Images released by state authorities showed the wreckage of the bus lying on its side on a highway winding through hills.
According to Mexico's national immigration agency, 55 foreigners were on board the bus.
Peruvians were also among the victims, it said.
Thousands of migrants from different countries have been traveling across Mexico in buses, overcrowded trailers and atop freight trains in an attempt to reach the US-Mexican border.
They run the risk of fatal accidents, kidnapping by criminal groups and extortion by corrupt officials.
More than 8,200 migrants have died or disappeared in the Americas since 2014, most of them while trying to reach the United States via Mexico, according to the International Organization for Migration.
The US-Mexican border is the "world's deadliest migration land route," with 686 deaths and disappearances in 2022, the IOM said last month.
On Sunday, at least 10 Cuban migrants were killed and 25 injured when a cargo truck carrying them overturned in the southern state of Chiapas.

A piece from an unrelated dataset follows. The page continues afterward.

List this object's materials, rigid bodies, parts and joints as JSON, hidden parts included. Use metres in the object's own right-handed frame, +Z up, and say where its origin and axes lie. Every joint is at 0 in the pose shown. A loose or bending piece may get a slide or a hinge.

In early August, at least 18 people died and 23 were injured after a bus carrying local passengers and migrants from countries such as India, the Dominican Republic and some African nations plunged into a ravine in the state of Nayarit.

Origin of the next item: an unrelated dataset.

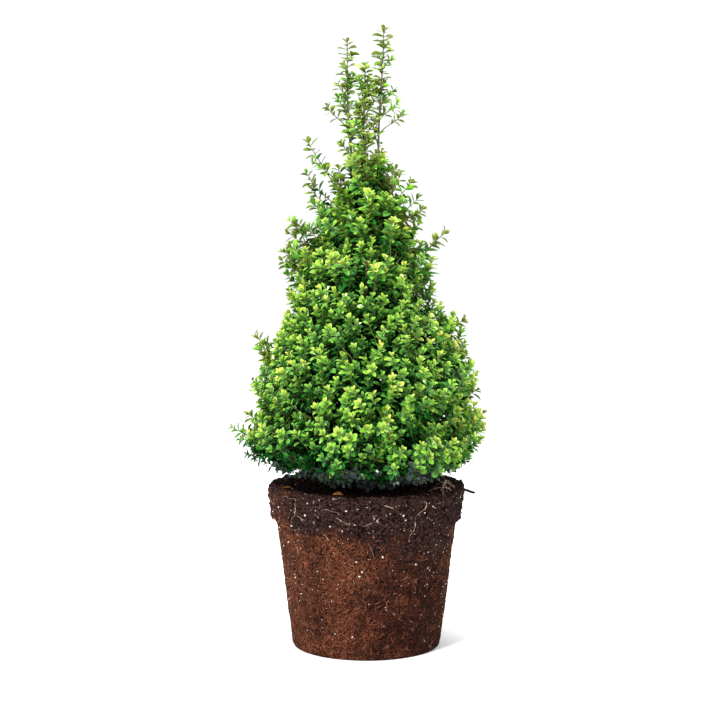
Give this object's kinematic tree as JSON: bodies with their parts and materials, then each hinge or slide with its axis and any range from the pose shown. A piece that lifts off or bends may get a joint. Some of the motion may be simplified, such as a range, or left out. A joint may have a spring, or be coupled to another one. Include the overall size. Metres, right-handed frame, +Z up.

And in December 2021, 56 mostly Central American migrants were killed and dozens injured when a people smugglers' truck carrying around 160 people overturned in Chiapas.
The Mexican government has admitted to being overwhelmed by the number of migrants crossing its territory, the vast majority of whom are from Central America, Venezuela, Cuba and Haiti.
Mexican authorities said they detained more than 189,000 migrants last month, while the US border patrol has reported 1.8 million apprehensions between October 2022 and August 2023.
Senior US and Mexican officials pledged Thursday to redouble their efforts to tackle irregular migration through measures such as modernizing border security, increasing legal avenues and addressing the root causes.
The two countries were committed to expanding "safe, orderly and lawful pathways for migrants" but with "strict consequences" for those who enter the United States illegally, US Homeland Security Secretary Alejandro Mayorkas said after talks in Mexico City.